>> Start RAW DATA

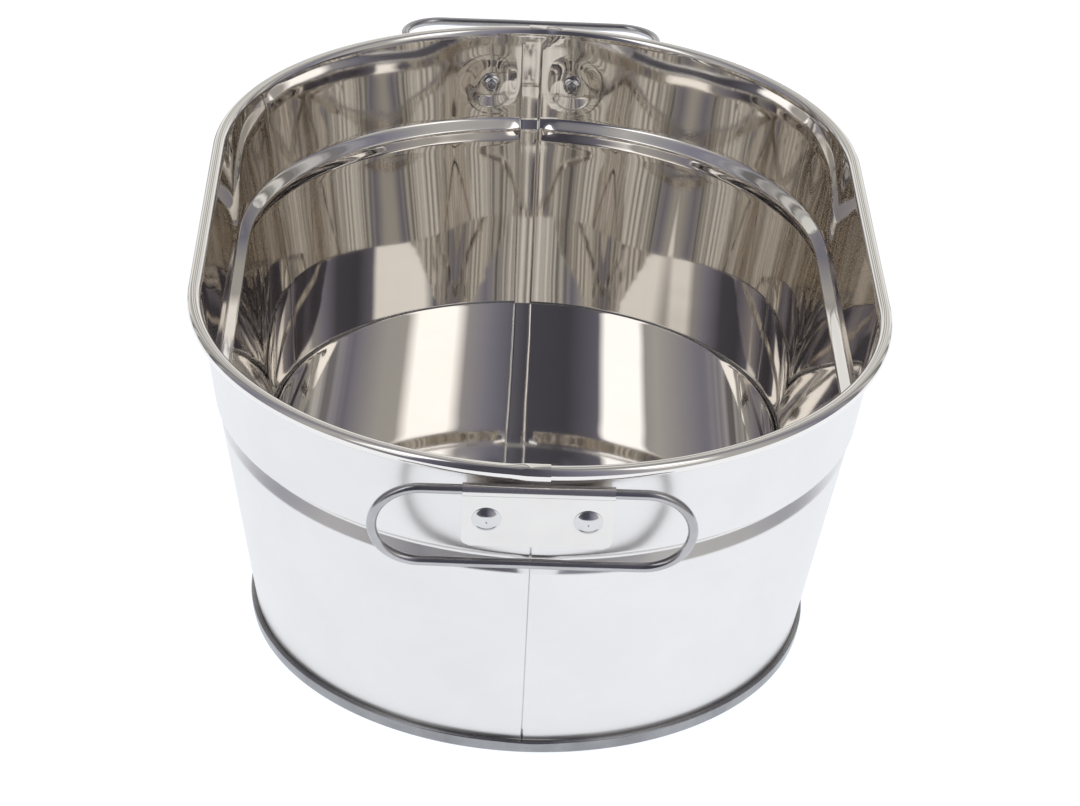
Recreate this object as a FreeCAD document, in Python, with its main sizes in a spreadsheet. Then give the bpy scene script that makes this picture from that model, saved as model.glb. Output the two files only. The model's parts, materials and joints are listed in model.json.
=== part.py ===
"""Oval stainless-steel foot bath with a drop handle at each end.

Millimetres.  X is the width, Y the length (the front end is -Y) and Z is up.
The origin is the centre of the plane that the bottom seam rests on.

The tub is two identical half shells, lock-seamed at both ends and rolled over
a rim wire.  A pressed pan is double-seamed to their lower edge.
In plan every level of the wall is a stadium: two straight sides of
2 * half_straight and two half circles, so one section of the wall is padded
along the sides and turned about the axes at (0, +-half_straight).
"""
import math
import os
import re

import FreeCAD
import Part
import Sketcher

DOC = FreeCAD.newDocument("FootBath")
SHEET = DOC.addObject("Spreadsheet::Sheet", "Sizes")

SIZES = [
    # the tub
    ("height", 151.0, "floor to the top of the rim curl"),
    ("half_straight", 69.0, "half the straight run of a long side"),
    ("rim_middle", 145.0, "end axis to the middle of the rim curl"),
    ("curl_radius", 3.0, "outside of the rim curl"),
    ("sheet", 0.5, "thickness of the stainless sheet"),
    ("base_radius", 117.5, "outside of the wall at floor level"),
    ("low_slope", 0.171, "outward lean of the wall below the bead"),
    # the pressed bead
    ("bead_low", 93.5, "lower edge of the bead"),
    ("bead_flat_low", 97.0, "lower edge of the bead's bottom"),
    ("bead_flat_high", 100.5, "upper edge of the bead's bottom"),
    ("bead_high", 105.5, "upper edge of the bead"),
    ("bead_low_depth", 2.2, "step in from the lower wall"),
    ("bead_high_radius", 136.3, "outside of the wall just above the bead"),
    ("bead_taper", 0.2, "lean of the bead's bottom"),
    # the double seam round the bottom
    ("seam_height", 6.0, "height of the bottom seam"),
    ("seam_pitch", 0.9, "layer to layer in the bottom seam"),
    ("floor_height", 12.0, "top of the pan's floor"),
    ("flange_lift", 0.2, "gap under the wall's flange in the bottom seam"),
    ("fold_lift", 0.4, "gap under the flange and the pan's inner fold together"),
    ("hook_drop", 0.7, "tip of the wall's hook below the top of the seam"),
    ("seal_drop", 0.3, "sealing compound below the top of the seam"),
    # the lock seams at the ends, as angles about the end axes
    ("lock_pitch", 0.55, "layer to layer in a lock seam"),
    ("lock_web", 0.22, "angle that a folded edge takes up"),
    ("lock_line", 1.4, "outer joint line, from the middle plane"),
    ("lock_gap", 0.1, "angle between the two edges at the line"),
    ("lock_edge", 2.3, "inner fold, on the other side of the middle"),
    ("lock_hook", 0.7, "tip of the hidden hook, from the middle plane"),
    ("lock_top", 143.5, "upper end of the folded layers"),
    ("lock_foot", 0.3, "lower end of the folded layers above the floor"),
    ("lap_start", 2.2, "angle where the rim lap opens out"),
    ("lap_end", 1.2, "angle where the rim lap ends, past the middle"),
    ("lap_gap", 0.05, "rim lap to the curl under it"),
    # rim wire
    ("wire_radius", 2.45, "rim wire inside the curl"),
    ("wire_gap", 0.4, "angle between the ends of the rim wire"),
    # handles and their ear plates
    ("handle_radius", 2.0, "handle wire"),
    ("handle_reach", 38.0, "hinge axis to the grip bar"),
    ("handle_half_bar", 43.5, "half the straight part of a bar"),
    ("handle_gap", 1.0, "gap between the wire ends in the barrel"),
    ("front_hang", 11.0, "front handle leans in from the vertical"),
    ("rear_swing", 86.5, "rear handle stands out from the vertical"),
    ("front_ear_across", -1.5, "front ear plate to the middle plane"),
    ("rear_ear_across", -0.7, "rear ear plate to the middle plane"),
    ("front_handle_slide", -1.8, "front handle along its barrel"),
    ("rear_handle_slide", 0.8, "rear handle along its barrel"),
    ("ear_width", 59.0, "ear plate"),
    ("ear_drop", 29.2, "hinge axis to the ear plate's lower edge"),
    ("ear_leaf", 0.6, "one leaf of the folded plate"),
    ("ear_corner", 4.0, "rounding of the lower corners"),
    ("ear_front_top", 1.6, "hinge axis to the top of the front leaf"),
    ("ear_gap", 0.02, "ear plate to the wall at the middle"),
    ("barrel_play", 0.08, "radial play of the wire in the barrel"),
    ("hinge_height", 139.0, "hinge axis above the floor"),
    # blind rivets
    ("rivet_across", 19.8, "rivet to the middle of the ear plate"),
    ("rivet_drop", 16.0, "rivet below the hinge axis"),
    ("rivet_head", 5.85, "head radius"),
    ("rivet_dome", 1.9, "head height"),
    ("rivet_edge", 0.4, "upright edge of the head"),
    ("rivet_shank", 3.2, "shank radius"),
    ("rivet_hole", 3.35, "radius of the holes for the rivets"),
    ("rivet_hole_depth", 1.7, "back of the ear plate to the wall at a rivet"),
    ("rivet_bulb", 3.9, "radius of the set end"),
    ("rivet_bulb_length", 3.4, "length of the set end"),
    ("rivet_bore", 1.3, "bore for the broken stem"),
    ("rivet_ring", 0.6, "flat ring round the bore"),
    ("bulb_edge", 0.3, "rounding of the set end towards the wall, across"),
    ("bulb_rise", 0.5, "rounding of the set end towards the wall, along"),
    ("bulb_taper", 1.2, "length of the set end's taper"),
    ("bulb_tip", 2.6, "radius of the set end's tip"),
    ("rivet_grip", 4.1, "ear plate, gap and wall between head and set end"),
    ("stem_head", 2.0, "radius of the stem's head"),
    ("stem_head_edge", 0.6, "upright edge of the stem's head"),
    ("stem_head_length", 1.4, "length of the stem's head"),
    ("stem_head_tip", 1.3, "radius of the end of the stem's head"),
    ("stem_recess", 0.9, "depth of the broken stem in the rivet head"),
]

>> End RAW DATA

* [WORK TO COMPLETE]: Word for word, reproduce the listing above from its start up to and including the line that has "at each end.". Give only those lines.

* [RESULT OF THIS EXERCISE]:
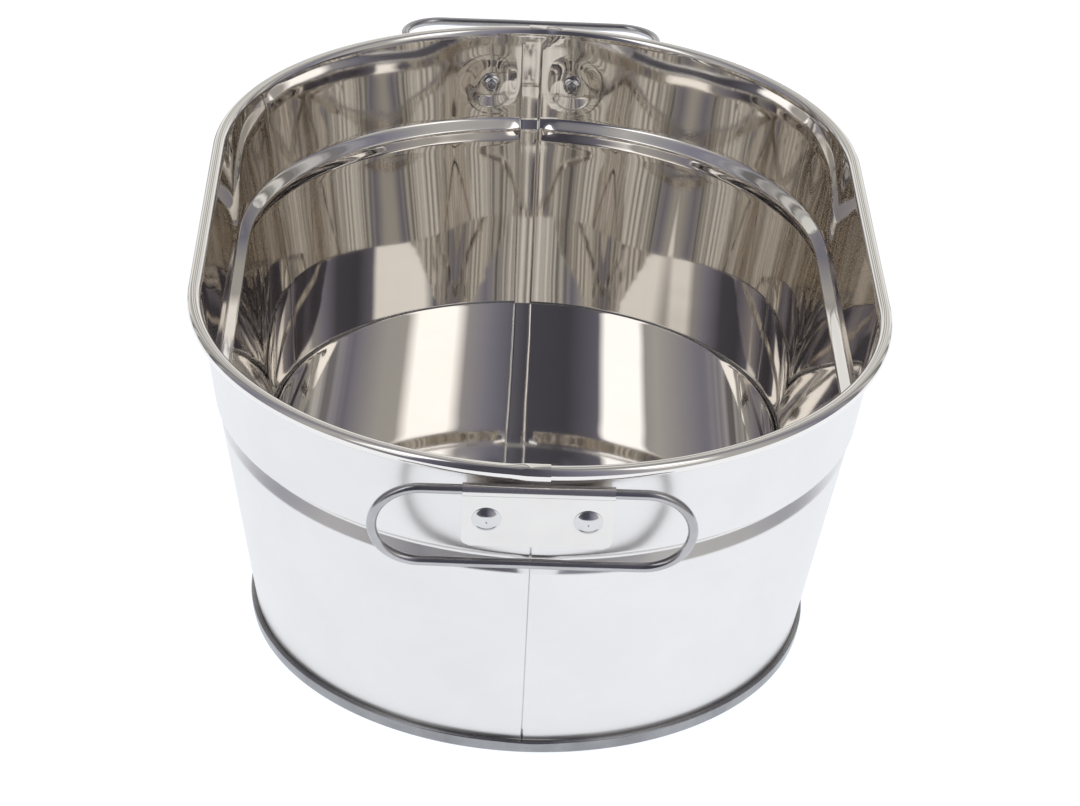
Recreate this object as a FreeCAD document, in Python, with its main sizes in a spreadsheet. Then give the bpy scene script that makes this picture from that model, saved as model.glb. Output the two files only. The model's parts, materials and joints are listed in model.json.
=== part.py ===
"""Oval stainless-steel foot bath with a drop handle at each end.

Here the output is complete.